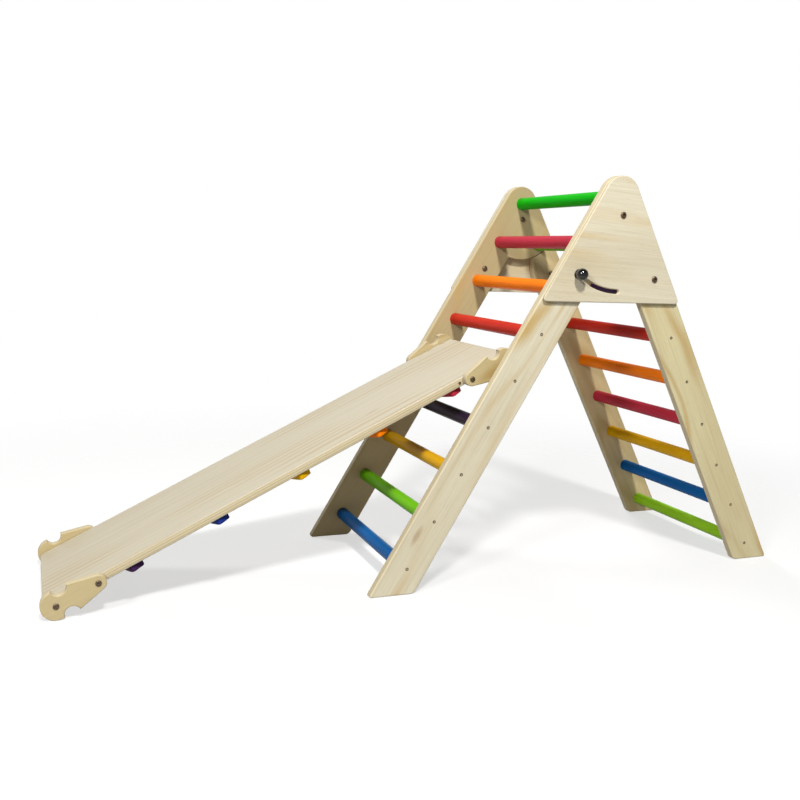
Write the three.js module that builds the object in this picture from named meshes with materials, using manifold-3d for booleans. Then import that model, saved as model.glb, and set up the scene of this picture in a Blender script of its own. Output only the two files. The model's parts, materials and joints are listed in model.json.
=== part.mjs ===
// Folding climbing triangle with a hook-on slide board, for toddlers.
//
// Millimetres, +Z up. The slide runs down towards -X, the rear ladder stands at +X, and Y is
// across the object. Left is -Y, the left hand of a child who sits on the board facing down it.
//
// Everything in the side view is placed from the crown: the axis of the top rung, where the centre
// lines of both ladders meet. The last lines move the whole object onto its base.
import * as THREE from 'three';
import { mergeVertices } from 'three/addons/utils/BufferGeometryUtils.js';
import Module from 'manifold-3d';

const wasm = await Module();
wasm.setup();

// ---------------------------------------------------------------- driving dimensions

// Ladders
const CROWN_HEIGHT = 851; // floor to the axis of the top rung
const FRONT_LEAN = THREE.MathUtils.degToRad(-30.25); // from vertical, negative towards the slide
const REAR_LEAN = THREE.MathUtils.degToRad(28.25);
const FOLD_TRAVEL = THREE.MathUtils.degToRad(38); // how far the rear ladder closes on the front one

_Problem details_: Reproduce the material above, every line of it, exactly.

_Worked answer_:
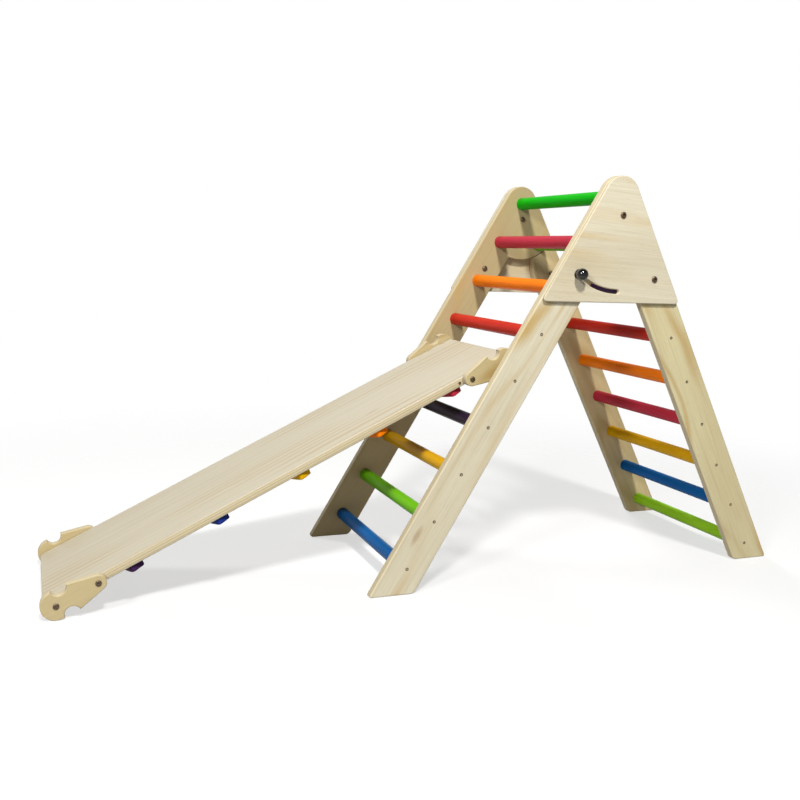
Write the three.js module that builds the object in this picture from named meshes with materials, using manifold-3d for booleans. Then import that model, saved as model.glb, and set up the scene of this picture in a Blender script of its own. Output only the two files. The model's parts, materials and joints are listed in model.json.
=== part.mjs ===
// Folding climbing triangle with a hook-on slide board, for toddlers.
//
// Millimetres, +Z up. The slide runs down towards -X, the rear ladder stands at +X, and Y is
// across the object. Left is -Y, the left hand of a child who sits on the board facing down it.
//
// Everything in the side view is placed from the crown: the axis of the top rung, where the centre
// lines of both ladders meet. The last lines move the whole object onto its base.
import * as THREE from 'three';
import { mergeVertices } from 'three/addons/utils/BufferGeometryUtils.js';
import Module from 'manifold-3d';

const wasm = await Module();
wasm.setup();

// ---------------------------------------------------------------- driving dimensions

// Ladders
const CROWN_HEIGHT = 851; // floor to the axis of the top rung
const FRONT_LEAN = THREE.MathUtils.degToRad(-30.25); // from vertical, negative towards the slide
const REAR_LEAN = THREE.MathUtils.degToRad(28.25);
const FOLD_TRAVEL = THREE.MathUtils.degToRad(38); // how far the rear ladder closes on the front one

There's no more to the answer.